Reproduce the full listing that appears beneath this instruction exactly.

## Begin

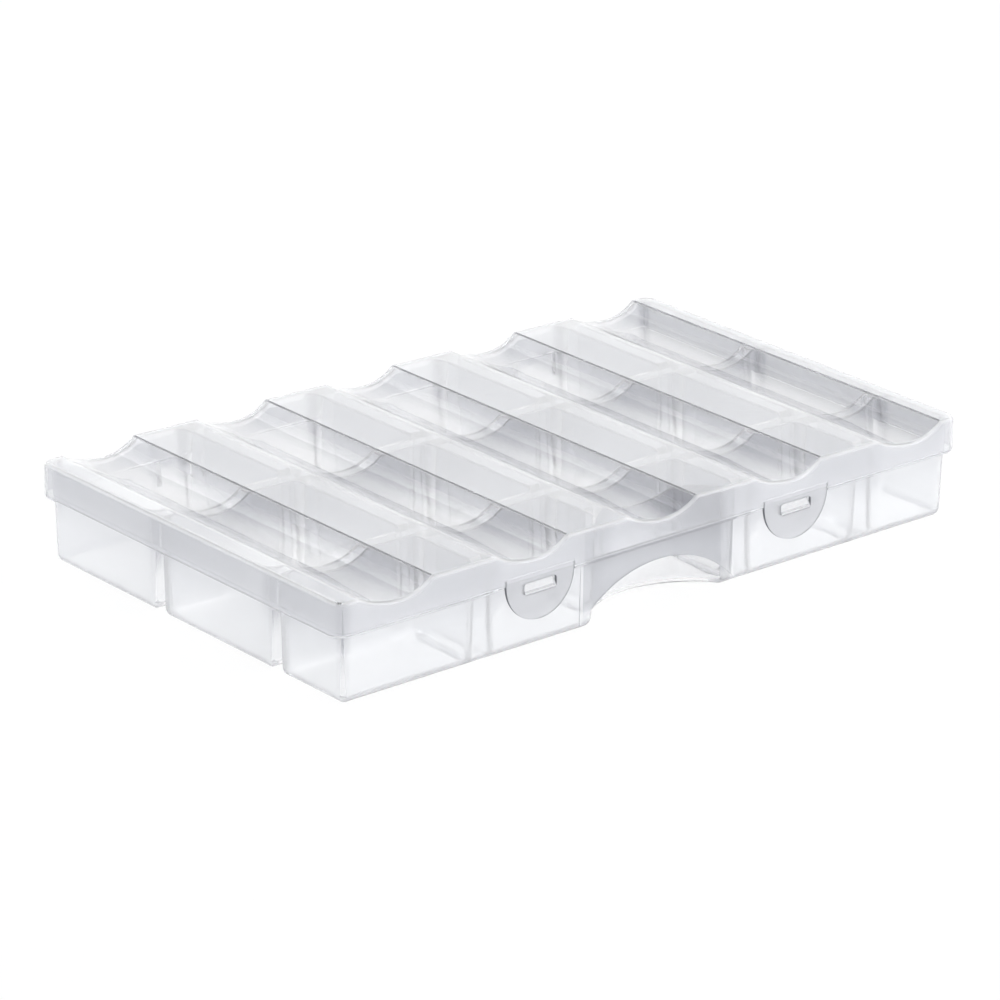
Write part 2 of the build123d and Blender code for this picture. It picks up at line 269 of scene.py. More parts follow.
class Finish(bpy.types.PropertyGroup):
    """Tint and clearness of the plastic, and of the painted shade laid on it."""

    lid_tint: tint("Lid tint", "Colour that the scoops pass", (0.99, 0.991, 0.995))
    flat_tint: tint("Flat tint", "Colour of the lid between the scoops", (0.985, 0.986, 0.99))
    rim_tint: tint("Rim tint", "Colour of the lid's rim", (0.90, 0.902, 0.91))
    skirt_tint: tint("Skirt tint", "Colour of the lid's skirt", (0.86, 0.863, 0.88))
    tab_tint: tint("Tab tint", "Colour of the latch tabs", (0.78, 0.783, 0.80))
    # Painted shade: dark lines on the cut edges of tabs and arch
    edge_shade_tint: tint("Edge tint", "Colour of the cut edges of tabs and arch", (0.15, 0.155, 0.17))
    # Painted shade: grey over the hand-hold's panel
    panel_shade_tint: tint("Panel tint", "Colour of the hand-hold's panel", (0.68, 0.685, 0.71))
    floor_tint: tint("Floor tint", "Colour of the base's floors", (0.99, 0.991, 0.995))
    base_tint: tint("Base tint", "Colour of the base's walls", (0.955, 0.957, 0.965))
    outer_tint: tint("Outer tint", "Colour of the base's outsides", (0.92, 0.924, 0.938))
    # Painted shade: inner walls darkened near their tops
    wall_top_shade_tint: tint("Wall top tint", "Inner walls near their tops", (0.70, 0.705, 0.73))
    # Painted shade: in inner corners near their tops and along the lid's crests
    corner_and_crest_shade_tint: tint("Corner tint", "Inner corners near their tops", (0.45, 0.455, 0.49))
    # Painted shade: on the rounded foot near the floor
    foot_shade_tint: tint("Foot tint", "Rounding round the underside", (0.62, 0.625, 0.645))
    # Painted shade: thin dark lines round the compartments' mouths
    mouth_shade_tint: tint("Mouth tint", "Edges round the compartments", (0.30, 0.305, 0.33))
    lid_top_clearness: share("Lid top clearness", "Light through the scoops", 0.99)
    flat_clearness: share("Flat clearness", "The same between the scoops", 0.72)
    # Clearness of the crests' painted shade
    crest_shade_clearness: share("Crest clearness", "Light through the crests", 0.85)
    rim_clearness: share("Rim clearness", "Light through the lid's rim", 0.6)
    skirt_clearness: share("Skirt clearness", "Light through the skirt", 0.76)
    # Clearness of the cut edges' painted shade
    edge_shade_clearness: share("Edge clearness", "Light through cut edges", 0.1)
    # Clearness of the hand-hold panel's painted shade
    panel_shade_clearness: share("Panel clearness", "Light through the hand-hold's panel", 0.6)
    floor_clearness: share("Floor clearness", "Light through the floors", 0.985)
    wall_clearness: share("Wall clearness", "Light through the base's walls", 0.84)
    # Clearness of the foot's painted shade
    foot_shade_clearness: share("Foot clearness", "Light through the rounded foot", 0.6)
    outer_clearness: share("Outer clearness", "Light through the base's outsides", 0.6)
    # Clearness of the painted shade near the inner walls' tops and in their corners
    wall_top_shade_clearness: share("Wall top clearness", "The same near the walls' tops inside", 0.82)
    # Clearness of the mouths' painted shade
    mouth_shade_clearness: share("Mouth clearness", "The same of edges round compartments", 0.45)
    lid_roughness: share("Lid roughness", "Roughness of the lid", 0.04)
    base_roughness: share("Base roughness", "Roughness of the base", 0.08)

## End

Exercise answer:
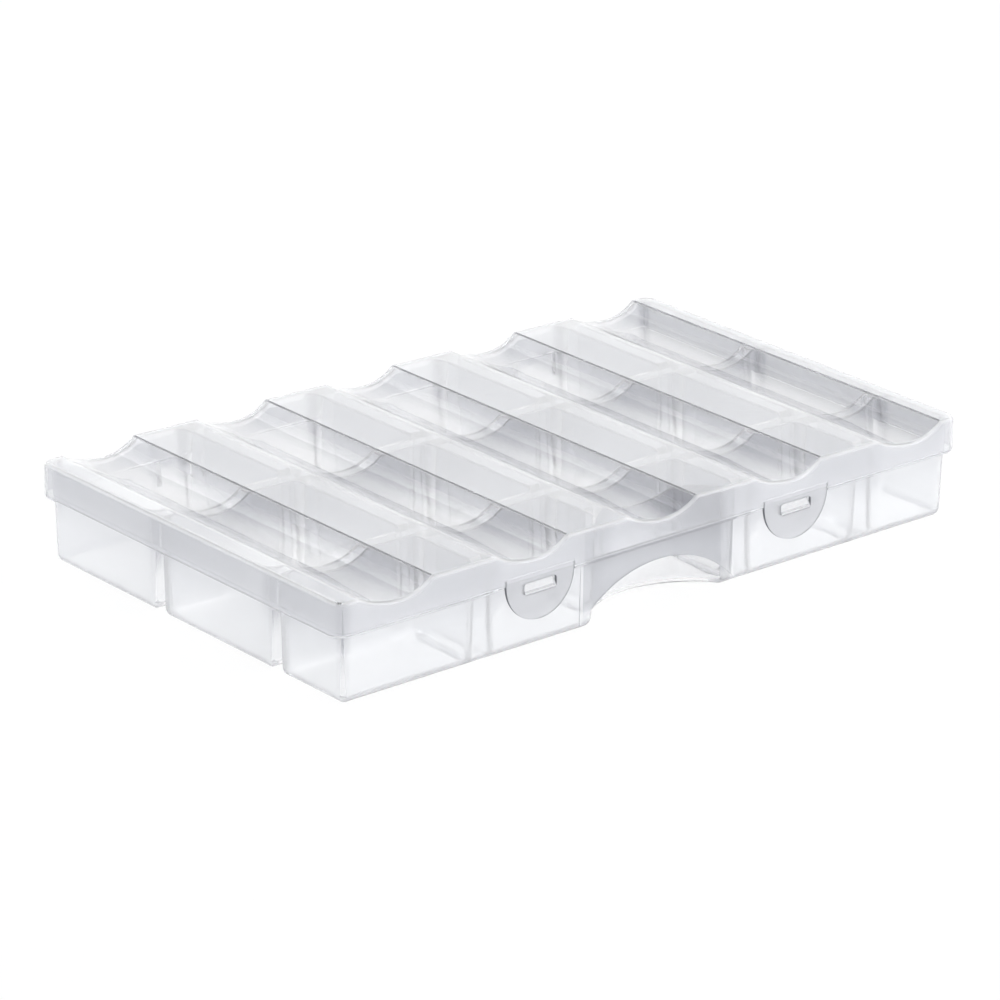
Write part 2 of the build123d and Blender code for this picture. It picks up at line 269 of scene.py. More parts follow.
class Finish(bpy.types.PropertyGroup):
    """Tint and clearness of the plastic, and of the painted shade laid on it."""

    lid_tint: tint("Lid tint", "Colour that the scoops pass", (0.99, 0.991, 0.995))
    flat_tint: tint("Flat tint", "Colour of the lid between the scoops", (0.985, 0.986, 0.99))
    rim_tint: tint("Rim tint", "Colour of the lid's rim", (0.90, 0.902, 0.91))
    skirt_tint: tint("Skirt tint", "Colour of the lid's skirt", (0.86, 0.863, 0.88))
    tab_tint: tint("Tab tint", "Colour of the latch tabs", (0.78, 0.783, 0.80))
    # Painted shade: dark lines on the cut edges of tabs and arch
    edge_shade_tint: tint("Edge tint", "Colour of the cut edges of tabs and arch", (0.15, 0.155, 0.17))
    # Painted shade: grey over the hand-hold's panel
    panel_shade_tint: tint("Panel tint", "Colour of the hand-hold's panel", (0.68, 0.685, 0.71))
    floor_tint: tint("Floor tint", "Colour of the base's floors", (0.99, 0.991, 0.995))
    base_tint: tint("Base tint", "Colour of the base's walls", (0.955, 0.957, 0.965))
    outer_tint: tint("Outer tint", "Colour of the base's outsides", (0.92, 0.924, 0.938))
    # Painted shade: inner walls darkened near their tops
    wall_top_shade_tint: tint("Wall top tint", "Inner walls near their tops", (0.70, 0.705, 0.73))
    # Painted shade: in inner corners near their tops and along the lid's crests
    corner_and_crest_shade_tint: tint("Corner tint", "Inner corners near their tops", (0.45, 0.455, 0.49))
    # Painted shade: on the rounded foot near the floor
    foot_shade_tint: tint("Foot tint", "Rounding round the underside", (0.62, 0.625, 0.645))
    # Painted shade: thin dark lines round the compartments' mouths
    mouth_shade_tint: tint("Mouth tint", "Edges round the compartments", (0.30, 0.305, 0.33))
    lid_top_clearness: share("Lid top clearness", "Light through the scoops", 0.99)
    flat_clearness: share("Flat clearness", "The same between the scoops", 0.72)
    # Clearness of the crests' painted shade
    crest_shade_clearness: share("Crest clearness", "Light through the crests", 0.85)
    rim_clearness: share("Rim clearness", "Light through the lid's rim", 0.6)
    skirt_clearness: share("Skirt clearness", "Light through the skirt", 0.76)
    # Clearness of the cut edges' painted shade
    edge_shade_clearness: share("Edge clearness", "Light through cut edges", 0.1)
    # Clearness of the hand-hold panel's painted shade
    panel_shade_clearness: share("Panel clearness", "Light through the hand-hold's panel", 0.6)
    floor_clearness: share("Floor clearness", "Light through the floors", 0.985)
    wall_clearness: share("Wall clearness", "Light through the base's walls", 0.84)
    # Clearness of the foot's painted shade
    foot_shade_clearness: share("Foot clearness", "Light through the rounded foot", 0.6)
    outer_clearness: share("Outer clearness", "Light through the base's outsides", 0.6)
    # Clearness of the painted shade near the inner walls' tops and in their corners
    wall_top_shade_clearness: share("Wall top clearness", "The same near the walls' tops inside", 0.82)
    # Clearness of the mouths' painted shade
    mouth_shade_clearness: share("Mouth clearness", "The same of edges round compartments", 0.45)
    lid_roughness: share("Lid roughness", "Roughness of the lid", 0.04)
    base_roughness: share("Base roughness", "Roughness of the base", 0.08)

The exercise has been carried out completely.